Debts by MDAs, Army and security agencies overwhelm power sector

The refusal of MDAs, Armed Forces and Security Agencies to pay electricity bills has had damaging effects on the Nigerian power sector.

The debts have worsened liquidity concerns for electricity companies and contributed to the decline in development within the sector.

The power sector has remained in financial crises and frequent need of intervention funds from the government. This has contributed to poor service delivery as Nigerians continue to record decreasing access to electricity.

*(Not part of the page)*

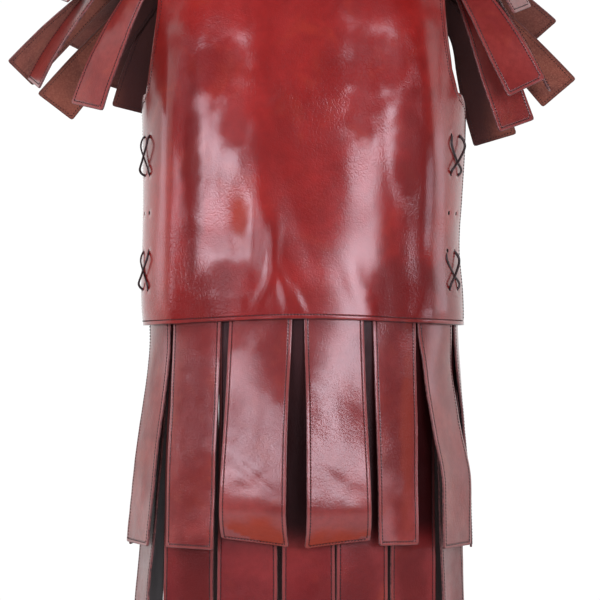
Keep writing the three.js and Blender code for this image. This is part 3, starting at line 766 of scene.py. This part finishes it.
def panelSheet(face):
    hem = [body["hemZ"] + rise for rise in panelCalm["hem"]]

    def placed(place, lift):
        fold = panelFold(face, place[0])
        fold *= lerp(panelCalm["hemKeeps"], 1, smoothStep(place[0].z, *hem))
        fold *= 1 - panelCalm["yokeLoses"] * smoothStep(place[0].z, *panelCalm["yoke"])
        return raised(place, lift + body["leather"] / 2 + fold)

    points = [[spot and placed(*spot) for spot in row] for row in panelGrid(face)]
    wide = sum((b - a).length for a, b in zip(points[0], points[0][1:]))
    tall = max(sum((above[i] - below[i]).length for below, above in zip(points, points[1:]))
               for i, point in enumerate(points[-1]) if point)
    area = sum((below[i + 1] - below[i]).cross(above[i] - below[i]).length
               for below, above in zip(points, points[1:])
               for i in range(len(below) - 1) if above[i] and above[i + 1])
    return {"points": points, "outs": waysOut(points), "cut": (wide, tall), "area": area,
            "thick": body["leather"]}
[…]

In April 2021, the World Bank described Nigeria as the country with the least access to electricity in the world, having dropped below The Democratic Republic of Congo.

A country of over 200 million people, Nigeria currently distributes only an average of about 4000MWs of electricity instead of at least 200,000MWs. Only about 57 per cent of Nigerians are connected to the erratic electricity grid.

Executive Director, ANED Sunday Odutan had earlier identified MDA debts as a major reason for inefficiency in power supply and the liquidity challenges faced by DISCOs.

“Ministries, Departments and Agencies are owing to the DISCOs, and this is the same monies that they are expecting us to remit,” he said.

Technical Specialist ANED Akin Akinpelu also noted that the debts owed meant the DISCOs would deliver less energy to Nigerians.

“The continued failure to pay bills by MDAs leave several DISCOs in severe cash flow constraints as deductions are being made towards market remittance without considering MDA debts.

Less energy will be delivered into the market as DISCOs seek to reduce their exposure as much as possible,” he said.

MDA debts also increase the Aggregate, Technical, Commercial and Collection (ATC&C) losses recorded by the DISCOs.

The ATC&C losses that affect the sector’s efficiency, revenue, and expansion capacity are exceedingly high in Nigeria and have resulted in investors’ unwillingness to finance the industry.

General Manager, Corporate Communications of the AEDC Bode Fadipe confirmed to The ICIR that huge debts had sabotaged advancement within the electricity sector.

“The debt of a company is its asset. So when you withhold the asset of that company, it means you deny the company the opportunity of maximising the benefits that are accruable from that asset.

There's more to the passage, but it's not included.